* **WHAT YOU NEED TO DO**
Every line of the data must be copied exactly.
"""
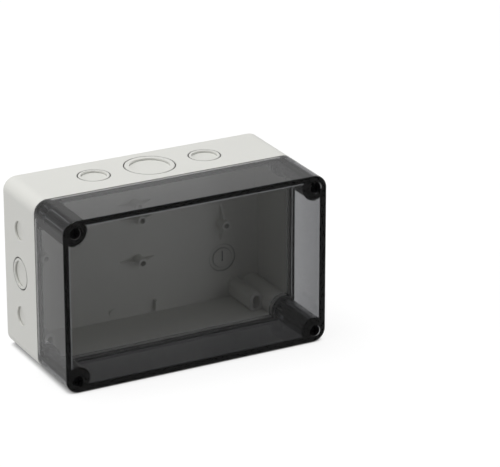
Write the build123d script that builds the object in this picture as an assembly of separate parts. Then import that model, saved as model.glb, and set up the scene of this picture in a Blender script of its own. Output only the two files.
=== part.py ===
from build123d import *
from math import atan2, degrees
import os

os.makedirs("parts", exist_ok=True)

# Wall-mounted electrical enclosure: a pale moulded base with cable knockouts, and a deep
# see-through lid held by four captive corner screws.
# Millimetres and degrees. The origin is the centre of the back face, which lies against the wall.
# +X is the width, +Z is up, and the lid faces -Y. A depth is measured from the wall
# towards the lid, so a point at depth d has y = -d.

# Overall form
WIDTH = 180.0
HEIGHT = 112.0
BASE_DEPTH = 47.0
LID_DEPTH = 43.0
CORNER_R = 8.5
WALL = 2.8
BACK_WALL = 3.0
WINDOW = 2.8
FRONT_EDGE_R = 1.4
BACK_EDGE = 1.0
SEAM_EDGE = 0.4
WINDOW_INNER_EDGE = 0.6
MOULD_DRAFT = 2.0

# Corner columns that carry the screws
SCREW_INSET = 7.7
COLUMN_R = 8.3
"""
* **RESPONSE TO THIS EXERCISE**
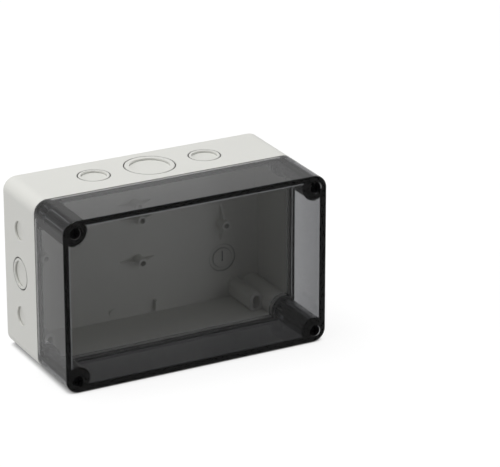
Write the build123d script that builds the object in this picture as an assembly of separate parts. Then import that model, saved as model.glb, and set up the scene of this picture in a Blender script of its own. Output only the two files.
=== part.py ===
from build123d import *
from math import atan2, degrees
import os

os.makedirs("parts", exist_ok=True)

# Wall-mounted electrical enclosure: a pale moulded base with cable knockouts, and a deep
# see-through lid held by four captive corner screws.
# Millimetres and degrees. The origin is the centre of the back face, which lies against the wall.
# +X is the width, +Z is up, and the lid faces -Y. A depth is measured from the wall
# towards the lid, so a point at depth d has y = -d.

# Overall form
WIDTH = 180.0
HEIGHT = 112.0
BASE_DEPTH = 47.0
LID_DEPTH = 43.0
CORNER_R = 8.5
WALL = 2.8
BACK_WALL = 3.0
WINDOW = 2.8
FRONT_EDGE_R = 1.4
BACK_EDGE = 1.0
SEAM_EDGE = 0.4
WINDOW_INNER_EDGE = 0.6
MOULD_DRAFT = 2.0

# Corner columns that carry the screws
SCREW_INSET = 7.7
COLUMN_R = 8.3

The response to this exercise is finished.